Линия ночи - страница 8
Их можно понять – на всю деревню был один старый, неработающий пикап, ржавевший на соседней «улице», который местные приспособили в качестве стола или алтаря во время своих многочисленных праздников, и в котором постоянно возились голожопые дети.
Что бы они, интересно, сказали, если б я въехал сюда на своем авто?
Скорее всего, ничего, потому что пробраться по всем этим склонам не способен даже танк.
Национальность определить я затруднялся – это было что-то древневосточное – смесь индусов, корейцев и арабов.
Люди ходили в обычной одежде – шорты, шлепанцы, футболки. Только все это было самодельным, либо вытканным из шерсти, либо плетеным. Лишь избранные патриции носили на своих телесах заводские вещи, и то, в основном Китай.
А иначе как объяснить слишком уж крутые бренды, мелькавшие на их смуглых телах?
Иногда, пару раз, правда, довелось видеть голых по пояс женщин, к обвисшим грудям которых было прилеплено по ребенку. И никаких набедренных повязок или боевой раскраски. Но, по-моему, это так же присуще нашим деревням.
Если никто не обращает внимания, значит, все в порядке.
Первое время на меня пялились, как на панка в сельской церкви, а потом ничего, привыкли. Ну естественно, я же ходил пешком!

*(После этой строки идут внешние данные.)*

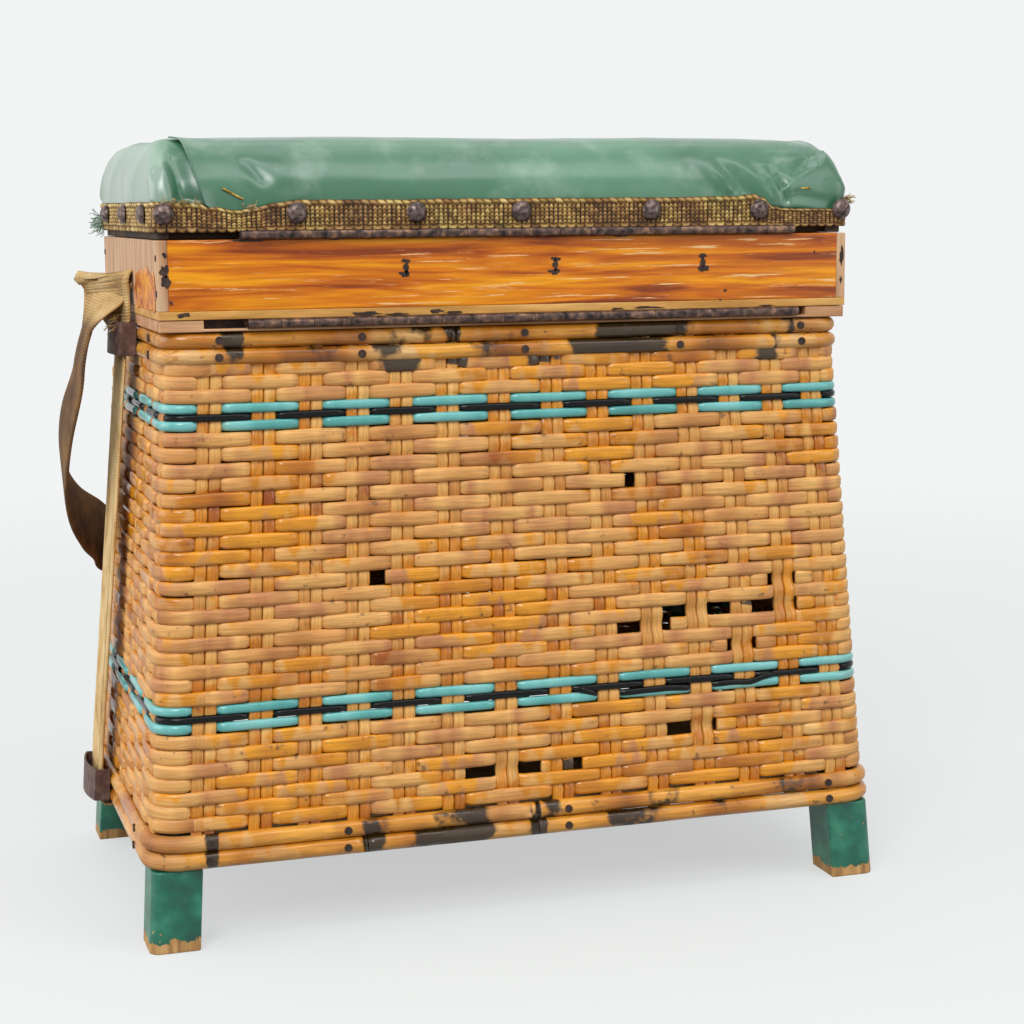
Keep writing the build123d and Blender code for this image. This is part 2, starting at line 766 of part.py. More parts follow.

В шлепанцах, как и все.
Я, если честно, сначала презирал этих поселян. В глубине души, конечно. Но при все при этом не мог четко сформулировать, за что.
Наверное, за контраст? За то, что я такой крутой, накачанный и цивилизованный, а они, словно мыши, шмыгают туда-сюда, выпадая в осадок при виде кипятильника? Или за их низкий уровень жизни? Или за коллективные развлечения вроде незатейливого веселья в виде танцев, песен и посиделок у костра под монотонные байки стариков?
А может, мне просто не нравилась их привычка есть руками из общих чашек во время праздников или громко смеяться?
На этот вопрос ответа не находилось.
Но я так же продолжал обменивать товар, изредка появляясь, так же здоровался, и так же прощался.
Приходил, выгружал Дэну «добычу», а он выдавал мне необходимое.
Эквивалента к обмену не было: я просто отдавал все, что лежало в рюкзаке, и брал, что понадобится. Из всего этого я заключил, что мои цветочки-листики имели в деревне огромную ценность.
Ко мне привыкли, я привык к ним. Их перестал удивлять мой яркий рюкзак, облегающие очки от солнца – последний писк моды, и телефон с наушниками.
Но какой-то холодок, что ли, оставался.
Потом, спустя какое-то время, присмотревшись к их быту и поведению, я изменил свое мнение.
Эти тихие маленькие люди все время чем-то занимались. Трудились, не покладая рук. Уборка, стирка, стройка, готовка, кормежка, шитье-пряжа и еще стопятьсот подобных дел. Ни пьяных драк, ни наездов, ни разборок.
Всегда приветливые и вежливые, кланяются, здороваясь на своем языке.
Ну, я посмотрел, посмотрел, и мне стало стыдно. За свои мысли, о которых я никому не рассказывал.
И как-то притащил им два пакета и рюкзак того, что росло там у меня, чему я не придавал значения, и что так ценилось у них. И отказался брать продукты.
В общем, за просто так, как в мультике.
Что началось, нужно было видеть! Дэн позвал мать, она что-то пронзительно закричала, подзывая остальных. Старушка улыбалась, прижимая темные ладони к морщинистым щекам.
Ну, все засуетились, захлопотали, и когда я по-тихому собирался свалить, схватили меня и потащили куда-то, собираясь угощать. Собрали полный рюкзак подарков, и таким образом, моя идея с дарами в одностороннем порядке провалилась.
И с того самого времени все стало на свои места. Я был своим, меня все приветствовали, я приветствовал всех тоже, так и жили.
Я перестал сторониться от детей, познакомился с ним, угощая их разными гостинцами, иногда давая послушать музыку или подержать рюкзак. Очки, правда, давать не рисковал, и подходя к деревне, прятал их подальше.
– Какобытна? – с китайским акцентом спрашивал меня Дэн, когда я, поздоровавшись, шмякал рюкзак на длинный стол, служивший прилавком.
– Как обычно, – подтверждал я, расстегивая молнию.
Дэн зашелестел свертками. Выкладывал мое, и загружал свое. Ни разу, причем не ошибаясь.